WEKACE, Makin ke sini, Purbaya Yudhi Sadewa tampak seperti satu-satunya menteri yang masih punya urat logika aktif. Setelah berbalas pantun dengan Luhut Binsar Panjaitan, KDM, dan DPR RI, kini giliran Hasan Nasbi. Tak ayal, Purbaya yang semakin banyak dicintai rakyat, justru semakin banyak dapat simpati. Simak narasinya sambil seruput kopi Senang asal Sorong sedikit gula aren, wak!
Hasan Nasbi pernah bernazar. Jika Anies Baswedan berhasil mendapatkan tiket sebagai calon presiden untuk Pemilu 2024, ia akan membelikan mobil Alphard kepada Sunny Tanuwidjaja. Tapi, udahlah, jangan diingat. Sekarang beliau menuding Purbaya terlalu cerewet di depan publik. Hasan, eks Kepala PCO, alias bekas juru komunikasi yang hobi menata kalimat tapi lupa menata nalar, minta Purbaya berhenti menyentil pejabat lain demi menjaga “soliditas pemerintah”.
Soliditas. Kata sakti yang sering dipakai untuk menutupi keretakan, seperti plester pada dinding yang nyaris roboh. Hasan tampak sangat mencintai kata itu, mungkin karena ia sudah lama tidak melihat kejujuran yang solid. Lewat kanal YouTube pribadinya, ia berkhutbah, “Kalau mau baku tikam, lakukan di ruang tertutup. Jangan di depan publik.”
Padahal Purbaya bukan baku tikam, ia baku data! Ia bicara bukan karena ingin trending, tapi karena disuruh Presiden Prabowo Subianto sendiri untuk mengembalikan kepercayaan masyarakat. “Saya ini kepanjangan tangan dari bapak presiden. Jangan anggap saya koboi,” kata Purbaya, dengan tenang tapi tajam, seperti kalkulator yang sadar diri.
Namun bagi Hasan, bicara terbuka itu dosa komunikasi. Ia ingin semua pejabat berdebat di ruang tertutup, entah di ruang rapat ber-AC atau di gua tersembunyi tempat kebenaran dikubur hidup-hidup. Menurut Hasan, kritik di depan publik bisa “melemahkan citra pemerintah”. Betul, mungkin ia benar... jika citra itu palsu. Tapi kalau citra yang dimaksud adalah kredibilitas, maka justru kritik itulah yang membuatnya hidup.
Purbaya tidak sedang menyerang siapa pun.
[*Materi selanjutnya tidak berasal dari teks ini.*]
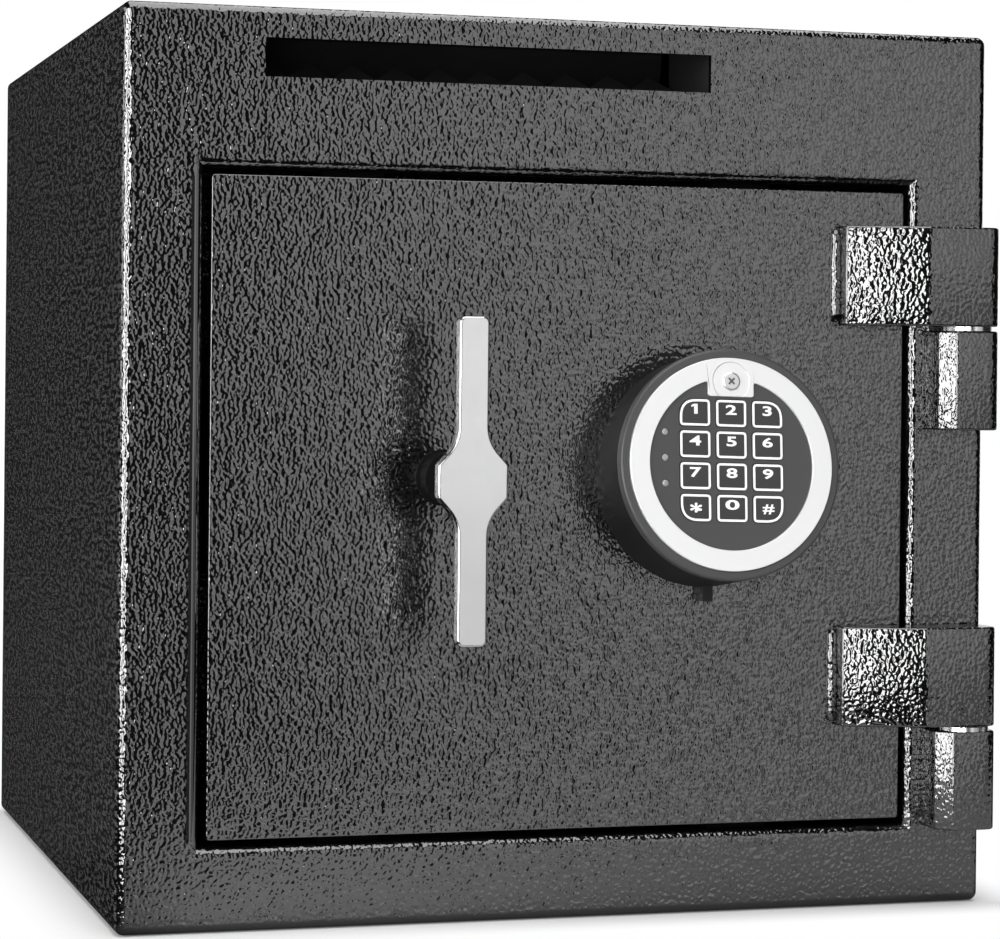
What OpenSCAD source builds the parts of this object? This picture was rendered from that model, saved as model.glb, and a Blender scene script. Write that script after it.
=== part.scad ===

Ia hanya menyalakan lampu di jalan gelap yang selama ini diaspal oleh kata-kata manis dan laporan kinerja tanpa nyawa. Tapi, entah kenapa, lampu itu dianggap terlalu terang oleh mereka yang lebih nyaman hidup dalam bayangan “soliditas”.
Mari jujur, publik tidak peduli apakah pejabat berdebat di ruang terbuka atau tertutup. Yang penting, debatnya masuk akal. Lagi pula, kalau semua perdebatan dikunci dalam ruangan, lalu pemerintah tampil ke rakyat dengan wajah seragam dan senyum kloningan, itu bukan kekompakan, itu koreografi kebohongan.
Hasan menutup pernyataannya dengan nada guru bimbingan politik, “Soliditas pemerintah itu penting sekali. Konsolidasi kekuasaan itu penting sekali.” Tentu penting, Pak Hasan. Tapi kekuasaan yang terlalu terkonsolidasi tanpa koreksi bisa berubah jadi sarkasme kolektif. Bukankah sejarah sudah mengajarkan, diam demi kompak itu hanya membuat kapal tenggelam lebih rapi?
Purbaya, di sisi lain, tahu betul, rakyat bukan lagi penonton pasif. Mereka sudah pandai menghitung, tahu mana anggaran yang jalan, mana yang jalan-jalan. Maka ketika Purbaya bicara, data ikut bergemuruh, angka-angka menari seperti pasukan statistik yang lelah dibohongi. Ia tidak sedang bikin drama. Ia sedang memperbaiki dialog antara negara dan logika.
Sementara Hasan sibuk mengatur volume mikrofon opini, Purbaya justru sedang menulis ulang simfoni kepercayaan publik. Dan anehnya, justru Hasan yang terdengar fals.
Kalau ada yang pantas dijuluki koboi, itu bukan Purbaya, tapi Hasan, koboi pikiran yang menembak siapa saja yang berani bicara terang. Sedangkan Purbaya, ia tetap melangkah di tengah badai komentar, membawa satu keyakinan sederhana, kejujuran tidak pernah melemahkan pemerintah. Yang melemahkannya adalah mereka yang takut mendengar kebenaran.